Provided entries →
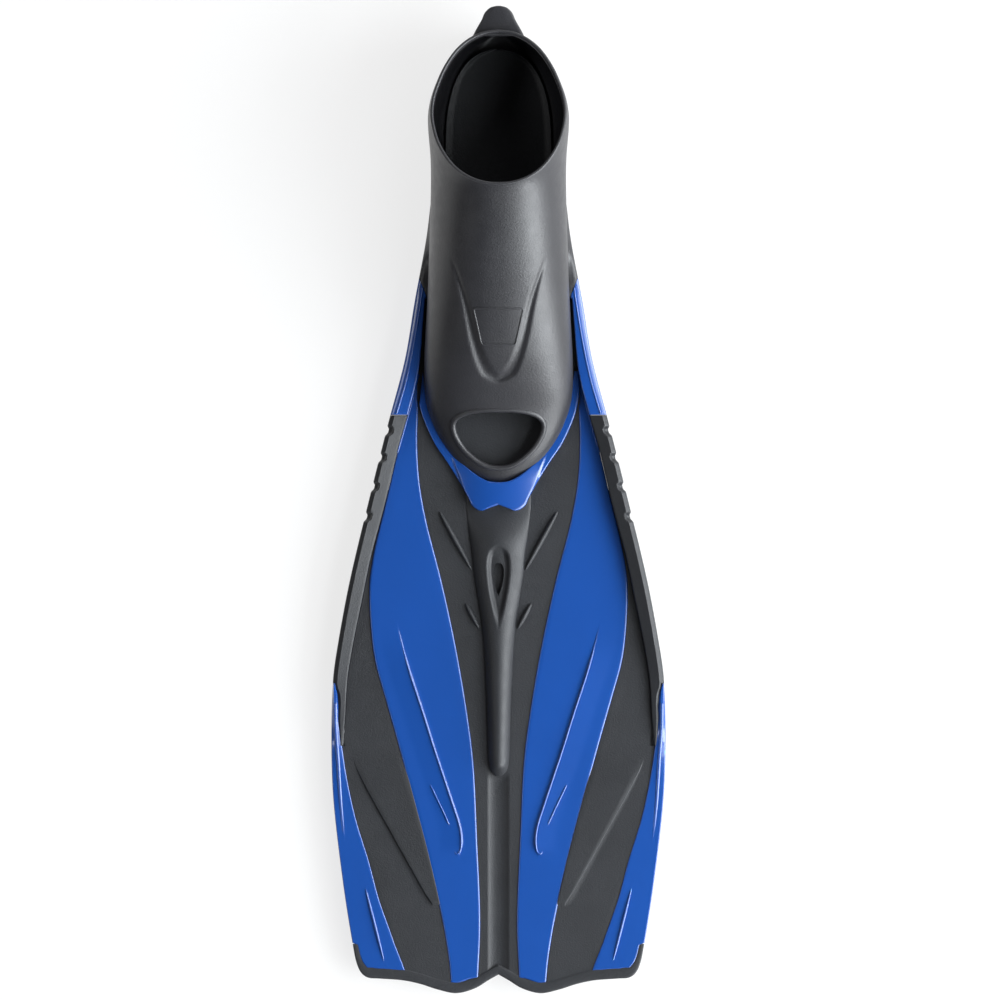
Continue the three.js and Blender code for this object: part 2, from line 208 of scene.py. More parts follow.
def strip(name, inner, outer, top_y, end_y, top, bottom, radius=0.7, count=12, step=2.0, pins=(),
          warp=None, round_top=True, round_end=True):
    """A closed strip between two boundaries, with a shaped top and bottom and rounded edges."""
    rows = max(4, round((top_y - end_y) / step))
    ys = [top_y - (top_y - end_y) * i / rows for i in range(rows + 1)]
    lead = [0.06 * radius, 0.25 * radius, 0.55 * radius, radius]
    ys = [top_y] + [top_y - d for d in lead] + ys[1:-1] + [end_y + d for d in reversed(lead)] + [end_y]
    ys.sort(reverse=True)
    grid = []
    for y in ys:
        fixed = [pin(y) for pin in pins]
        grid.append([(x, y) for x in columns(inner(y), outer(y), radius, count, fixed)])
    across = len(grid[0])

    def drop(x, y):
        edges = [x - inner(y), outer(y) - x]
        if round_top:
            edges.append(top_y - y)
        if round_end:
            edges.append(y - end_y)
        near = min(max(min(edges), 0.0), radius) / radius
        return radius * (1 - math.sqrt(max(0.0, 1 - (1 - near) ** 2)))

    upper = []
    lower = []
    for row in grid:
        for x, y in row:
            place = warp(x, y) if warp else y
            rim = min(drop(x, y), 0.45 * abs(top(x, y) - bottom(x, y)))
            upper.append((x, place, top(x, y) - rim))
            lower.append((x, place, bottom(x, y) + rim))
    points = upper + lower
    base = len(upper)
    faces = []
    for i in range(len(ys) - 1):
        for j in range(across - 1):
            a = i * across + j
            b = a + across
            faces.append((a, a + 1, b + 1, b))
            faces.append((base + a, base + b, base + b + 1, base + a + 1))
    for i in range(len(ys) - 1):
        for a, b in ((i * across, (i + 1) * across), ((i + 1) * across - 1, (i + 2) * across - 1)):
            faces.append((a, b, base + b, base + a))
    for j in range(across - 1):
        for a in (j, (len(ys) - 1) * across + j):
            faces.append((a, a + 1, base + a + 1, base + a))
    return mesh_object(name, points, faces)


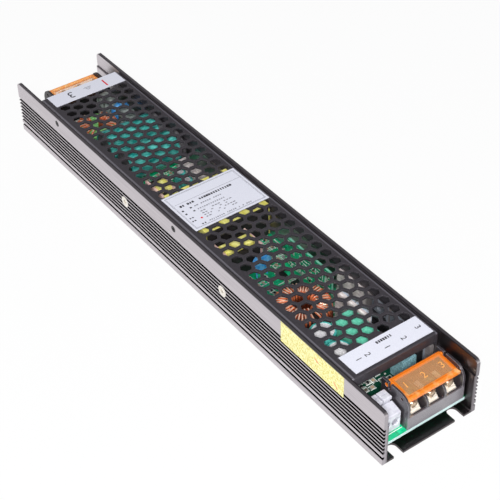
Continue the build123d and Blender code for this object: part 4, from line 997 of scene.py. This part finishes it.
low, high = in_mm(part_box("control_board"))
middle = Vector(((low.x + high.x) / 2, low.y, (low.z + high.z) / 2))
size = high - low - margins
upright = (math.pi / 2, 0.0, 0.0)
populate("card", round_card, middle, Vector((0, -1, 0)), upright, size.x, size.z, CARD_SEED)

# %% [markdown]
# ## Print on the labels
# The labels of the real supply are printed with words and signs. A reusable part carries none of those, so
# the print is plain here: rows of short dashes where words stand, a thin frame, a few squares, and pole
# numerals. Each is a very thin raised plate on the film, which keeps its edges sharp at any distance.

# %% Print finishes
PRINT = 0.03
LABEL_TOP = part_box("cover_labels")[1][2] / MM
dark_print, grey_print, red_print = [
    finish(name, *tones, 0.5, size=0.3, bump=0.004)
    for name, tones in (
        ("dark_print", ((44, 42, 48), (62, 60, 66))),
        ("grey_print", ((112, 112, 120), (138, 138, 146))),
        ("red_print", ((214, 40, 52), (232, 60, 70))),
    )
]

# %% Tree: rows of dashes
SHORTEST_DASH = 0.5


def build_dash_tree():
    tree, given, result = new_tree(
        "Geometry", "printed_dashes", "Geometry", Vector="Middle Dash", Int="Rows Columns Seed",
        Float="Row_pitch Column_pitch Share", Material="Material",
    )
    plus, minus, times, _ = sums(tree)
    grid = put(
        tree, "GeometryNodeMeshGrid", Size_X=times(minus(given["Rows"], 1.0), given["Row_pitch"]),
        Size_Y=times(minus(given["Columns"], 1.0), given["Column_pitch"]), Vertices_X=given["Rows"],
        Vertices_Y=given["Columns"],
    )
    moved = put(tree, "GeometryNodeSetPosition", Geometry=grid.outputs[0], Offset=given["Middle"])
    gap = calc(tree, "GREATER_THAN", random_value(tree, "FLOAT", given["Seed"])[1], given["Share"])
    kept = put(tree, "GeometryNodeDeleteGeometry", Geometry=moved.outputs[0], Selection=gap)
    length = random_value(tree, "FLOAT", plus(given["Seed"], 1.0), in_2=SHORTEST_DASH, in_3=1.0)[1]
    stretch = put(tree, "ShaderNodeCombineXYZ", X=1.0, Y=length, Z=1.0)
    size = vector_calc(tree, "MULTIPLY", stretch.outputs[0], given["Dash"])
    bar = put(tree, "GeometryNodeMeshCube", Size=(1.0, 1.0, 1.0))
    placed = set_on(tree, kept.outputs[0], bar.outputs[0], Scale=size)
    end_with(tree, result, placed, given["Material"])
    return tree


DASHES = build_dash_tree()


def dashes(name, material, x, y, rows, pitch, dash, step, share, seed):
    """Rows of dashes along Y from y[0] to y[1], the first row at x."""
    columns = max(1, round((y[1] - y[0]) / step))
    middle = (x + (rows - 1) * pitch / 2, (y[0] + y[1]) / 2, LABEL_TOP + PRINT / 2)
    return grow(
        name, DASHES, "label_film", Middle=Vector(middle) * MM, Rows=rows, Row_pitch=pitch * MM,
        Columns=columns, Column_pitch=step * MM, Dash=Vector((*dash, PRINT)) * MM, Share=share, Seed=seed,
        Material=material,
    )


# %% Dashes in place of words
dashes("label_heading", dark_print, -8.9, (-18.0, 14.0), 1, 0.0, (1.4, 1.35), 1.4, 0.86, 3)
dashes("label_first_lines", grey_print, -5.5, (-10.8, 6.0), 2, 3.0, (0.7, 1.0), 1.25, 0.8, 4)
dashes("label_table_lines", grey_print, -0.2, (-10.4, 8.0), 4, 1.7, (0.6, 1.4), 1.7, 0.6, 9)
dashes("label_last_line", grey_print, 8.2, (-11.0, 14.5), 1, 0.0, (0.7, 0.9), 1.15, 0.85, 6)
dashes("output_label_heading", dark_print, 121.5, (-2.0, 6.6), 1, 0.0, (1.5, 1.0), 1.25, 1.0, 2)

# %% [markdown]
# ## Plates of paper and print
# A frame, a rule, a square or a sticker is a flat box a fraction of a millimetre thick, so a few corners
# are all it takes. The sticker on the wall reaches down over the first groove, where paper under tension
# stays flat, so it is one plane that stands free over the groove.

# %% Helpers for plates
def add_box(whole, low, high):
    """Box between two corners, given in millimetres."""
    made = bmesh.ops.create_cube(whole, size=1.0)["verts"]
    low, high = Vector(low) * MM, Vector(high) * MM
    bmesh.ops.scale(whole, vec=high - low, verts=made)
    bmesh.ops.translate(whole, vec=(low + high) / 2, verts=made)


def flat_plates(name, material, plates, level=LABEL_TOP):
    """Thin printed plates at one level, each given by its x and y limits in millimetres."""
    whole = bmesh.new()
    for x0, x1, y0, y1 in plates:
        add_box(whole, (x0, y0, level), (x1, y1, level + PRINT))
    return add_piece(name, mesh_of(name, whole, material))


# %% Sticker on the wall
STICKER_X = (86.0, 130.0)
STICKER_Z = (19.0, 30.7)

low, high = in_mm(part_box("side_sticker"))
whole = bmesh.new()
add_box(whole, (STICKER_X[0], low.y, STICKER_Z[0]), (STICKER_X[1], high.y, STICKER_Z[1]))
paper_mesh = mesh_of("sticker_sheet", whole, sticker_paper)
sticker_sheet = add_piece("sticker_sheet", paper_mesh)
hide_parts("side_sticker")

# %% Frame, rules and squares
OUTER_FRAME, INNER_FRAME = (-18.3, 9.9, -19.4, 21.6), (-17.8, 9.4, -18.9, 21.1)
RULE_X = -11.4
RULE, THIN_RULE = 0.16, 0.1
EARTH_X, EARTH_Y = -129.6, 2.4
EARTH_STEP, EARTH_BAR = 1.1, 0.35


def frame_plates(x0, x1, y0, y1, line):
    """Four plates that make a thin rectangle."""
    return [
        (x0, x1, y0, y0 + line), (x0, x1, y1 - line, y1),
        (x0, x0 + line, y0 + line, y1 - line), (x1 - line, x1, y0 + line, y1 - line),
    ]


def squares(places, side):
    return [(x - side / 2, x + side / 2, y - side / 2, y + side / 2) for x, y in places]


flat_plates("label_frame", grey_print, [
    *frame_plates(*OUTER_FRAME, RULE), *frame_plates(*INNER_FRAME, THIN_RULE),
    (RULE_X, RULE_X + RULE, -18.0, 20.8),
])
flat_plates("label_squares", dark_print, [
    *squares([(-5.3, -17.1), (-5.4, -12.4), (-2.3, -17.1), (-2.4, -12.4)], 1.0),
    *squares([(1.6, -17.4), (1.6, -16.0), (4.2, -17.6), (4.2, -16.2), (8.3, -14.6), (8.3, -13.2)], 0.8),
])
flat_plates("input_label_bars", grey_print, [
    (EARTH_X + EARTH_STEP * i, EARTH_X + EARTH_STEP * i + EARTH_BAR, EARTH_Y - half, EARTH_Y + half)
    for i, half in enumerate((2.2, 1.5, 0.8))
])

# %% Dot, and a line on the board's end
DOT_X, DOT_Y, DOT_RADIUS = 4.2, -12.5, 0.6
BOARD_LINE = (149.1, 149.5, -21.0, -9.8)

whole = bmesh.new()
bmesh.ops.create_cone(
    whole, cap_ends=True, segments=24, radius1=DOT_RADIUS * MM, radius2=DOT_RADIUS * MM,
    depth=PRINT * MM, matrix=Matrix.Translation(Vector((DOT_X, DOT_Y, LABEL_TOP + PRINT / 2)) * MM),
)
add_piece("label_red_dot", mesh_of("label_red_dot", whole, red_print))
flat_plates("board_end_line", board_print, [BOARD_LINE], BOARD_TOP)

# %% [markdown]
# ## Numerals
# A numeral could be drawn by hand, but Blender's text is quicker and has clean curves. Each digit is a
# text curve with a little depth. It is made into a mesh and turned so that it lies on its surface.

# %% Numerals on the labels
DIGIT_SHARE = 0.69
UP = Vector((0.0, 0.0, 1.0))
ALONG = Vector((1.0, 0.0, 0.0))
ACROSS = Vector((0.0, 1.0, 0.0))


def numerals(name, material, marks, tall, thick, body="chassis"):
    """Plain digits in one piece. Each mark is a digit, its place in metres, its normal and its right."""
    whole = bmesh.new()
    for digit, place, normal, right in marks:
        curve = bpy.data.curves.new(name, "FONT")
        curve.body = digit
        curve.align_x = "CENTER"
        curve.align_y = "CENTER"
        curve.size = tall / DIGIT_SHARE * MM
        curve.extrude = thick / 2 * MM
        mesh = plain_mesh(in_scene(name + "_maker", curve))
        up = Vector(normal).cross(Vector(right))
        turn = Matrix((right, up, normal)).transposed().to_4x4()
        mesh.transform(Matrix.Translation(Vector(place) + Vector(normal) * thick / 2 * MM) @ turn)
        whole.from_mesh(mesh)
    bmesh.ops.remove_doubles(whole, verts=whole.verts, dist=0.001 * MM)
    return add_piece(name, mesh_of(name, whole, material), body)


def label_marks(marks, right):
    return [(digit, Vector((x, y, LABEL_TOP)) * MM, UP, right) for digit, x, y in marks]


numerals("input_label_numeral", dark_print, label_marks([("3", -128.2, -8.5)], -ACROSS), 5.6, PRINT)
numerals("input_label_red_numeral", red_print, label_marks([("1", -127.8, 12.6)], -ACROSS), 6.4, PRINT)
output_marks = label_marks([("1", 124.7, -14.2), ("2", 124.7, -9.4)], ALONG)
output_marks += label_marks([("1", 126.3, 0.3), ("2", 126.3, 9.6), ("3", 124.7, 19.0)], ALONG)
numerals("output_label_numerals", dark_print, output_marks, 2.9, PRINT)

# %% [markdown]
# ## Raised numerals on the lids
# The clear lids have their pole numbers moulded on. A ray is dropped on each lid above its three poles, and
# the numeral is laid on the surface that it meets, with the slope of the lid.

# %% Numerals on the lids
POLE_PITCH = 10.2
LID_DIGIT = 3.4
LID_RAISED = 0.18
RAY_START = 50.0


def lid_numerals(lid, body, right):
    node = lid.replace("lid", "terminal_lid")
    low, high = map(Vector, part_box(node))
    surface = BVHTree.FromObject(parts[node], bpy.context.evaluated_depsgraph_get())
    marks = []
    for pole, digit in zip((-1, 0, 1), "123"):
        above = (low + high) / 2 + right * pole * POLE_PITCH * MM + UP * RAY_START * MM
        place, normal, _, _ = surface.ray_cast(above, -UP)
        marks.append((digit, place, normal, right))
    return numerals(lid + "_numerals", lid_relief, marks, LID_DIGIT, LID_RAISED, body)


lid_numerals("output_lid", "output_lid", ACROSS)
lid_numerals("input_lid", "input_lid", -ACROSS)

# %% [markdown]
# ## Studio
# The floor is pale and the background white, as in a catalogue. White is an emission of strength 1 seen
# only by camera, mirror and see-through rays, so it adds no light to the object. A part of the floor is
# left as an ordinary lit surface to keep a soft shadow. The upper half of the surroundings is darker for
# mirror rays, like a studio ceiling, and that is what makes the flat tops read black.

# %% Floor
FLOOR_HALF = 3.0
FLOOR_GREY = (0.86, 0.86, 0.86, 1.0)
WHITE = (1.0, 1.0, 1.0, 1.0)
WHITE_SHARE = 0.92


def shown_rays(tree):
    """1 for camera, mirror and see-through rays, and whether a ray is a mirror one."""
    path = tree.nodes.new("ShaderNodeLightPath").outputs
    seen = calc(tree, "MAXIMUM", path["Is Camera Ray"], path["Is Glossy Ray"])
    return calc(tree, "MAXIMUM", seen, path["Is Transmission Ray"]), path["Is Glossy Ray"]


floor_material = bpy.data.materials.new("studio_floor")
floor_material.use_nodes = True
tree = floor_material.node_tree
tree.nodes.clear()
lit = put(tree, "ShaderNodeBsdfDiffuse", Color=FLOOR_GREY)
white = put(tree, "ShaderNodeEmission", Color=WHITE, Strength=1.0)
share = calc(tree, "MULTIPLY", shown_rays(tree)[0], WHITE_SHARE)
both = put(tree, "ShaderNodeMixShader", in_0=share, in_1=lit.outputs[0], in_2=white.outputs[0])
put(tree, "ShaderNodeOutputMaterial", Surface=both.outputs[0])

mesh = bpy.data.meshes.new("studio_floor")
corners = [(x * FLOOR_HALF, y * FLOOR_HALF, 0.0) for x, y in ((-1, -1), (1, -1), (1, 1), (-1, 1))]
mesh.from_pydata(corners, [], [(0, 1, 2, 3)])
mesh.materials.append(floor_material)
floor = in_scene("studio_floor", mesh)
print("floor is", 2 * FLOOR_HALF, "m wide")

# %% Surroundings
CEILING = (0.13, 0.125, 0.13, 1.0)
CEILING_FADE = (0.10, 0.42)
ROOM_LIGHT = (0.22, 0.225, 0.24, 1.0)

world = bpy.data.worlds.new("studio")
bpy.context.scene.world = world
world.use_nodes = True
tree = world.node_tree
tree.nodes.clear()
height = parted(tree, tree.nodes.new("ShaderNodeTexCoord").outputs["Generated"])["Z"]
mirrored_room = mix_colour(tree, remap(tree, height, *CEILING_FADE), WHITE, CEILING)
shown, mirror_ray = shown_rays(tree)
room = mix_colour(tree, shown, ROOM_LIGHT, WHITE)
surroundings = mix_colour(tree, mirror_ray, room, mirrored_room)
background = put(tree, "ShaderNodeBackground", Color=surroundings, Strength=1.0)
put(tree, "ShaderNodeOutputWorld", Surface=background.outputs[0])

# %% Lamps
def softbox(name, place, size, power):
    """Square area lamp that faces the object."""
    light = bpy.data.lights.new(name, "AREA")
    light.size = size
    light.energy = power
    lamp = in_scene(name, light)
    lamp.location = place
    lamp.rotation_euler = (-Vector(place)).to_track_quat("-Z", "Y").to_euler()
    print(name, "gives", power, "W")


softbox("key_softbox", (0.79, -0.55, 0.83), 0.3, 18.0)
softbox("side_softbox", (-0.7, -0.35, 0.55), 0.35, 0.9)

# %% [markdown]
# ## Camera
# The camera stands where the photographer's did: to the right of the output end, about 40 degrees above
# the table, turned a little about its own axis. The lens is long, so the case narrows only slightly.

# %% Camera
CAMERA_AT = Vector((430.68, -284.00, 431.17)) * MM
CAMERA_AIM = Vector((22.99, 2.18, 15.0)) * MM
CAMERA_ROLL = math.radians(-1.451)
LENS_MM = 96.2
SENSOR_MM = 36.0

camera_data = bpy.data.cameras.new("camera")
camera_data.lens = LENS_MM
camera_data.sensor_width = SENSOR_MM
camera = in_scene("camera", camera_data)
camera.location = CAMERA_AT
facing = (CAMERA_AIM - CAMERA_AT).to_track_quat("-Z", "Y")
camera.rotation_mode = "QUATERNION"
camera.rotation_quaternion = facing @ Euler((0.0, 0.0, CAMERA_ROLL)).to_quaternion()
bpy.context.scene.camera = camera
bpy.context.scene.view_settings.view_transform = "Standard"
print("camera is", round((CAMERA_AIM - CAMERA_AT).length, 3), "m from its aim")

Goal → Everything from the line containing "Continue the build123d" down to the line containing "# numerals. Each" should be repeated exactly, with both end lines kept and no other lines added.

Result below →
Continue the build123d and Blender code for this object: part 4, from line 997 of scene.py. This part finishes it.
low, high = in_mm(part_box("control_board"))
middle = Vector(((low.x + high.x) / 2, low.y, (low.z + high.z) / 2))
size = high - low - margins
upright = (math.pi / 2, 0.0, 0.0)
populate("card", round_card, middle, Vector((0, -1, 0)), upright, size.x, size.z, CARD_SEED)

# %% [markdown]
# ## Print on the labels
# The labels of the real supply are printed with words and signs. A reusable part carries none of those, so
# the print is plain here: rows of short dashes where words stand, a thin frame, a few squares, and pole
# numerals. Each is a very thin raised plate on the film, which keeps its edges sharp at any distance.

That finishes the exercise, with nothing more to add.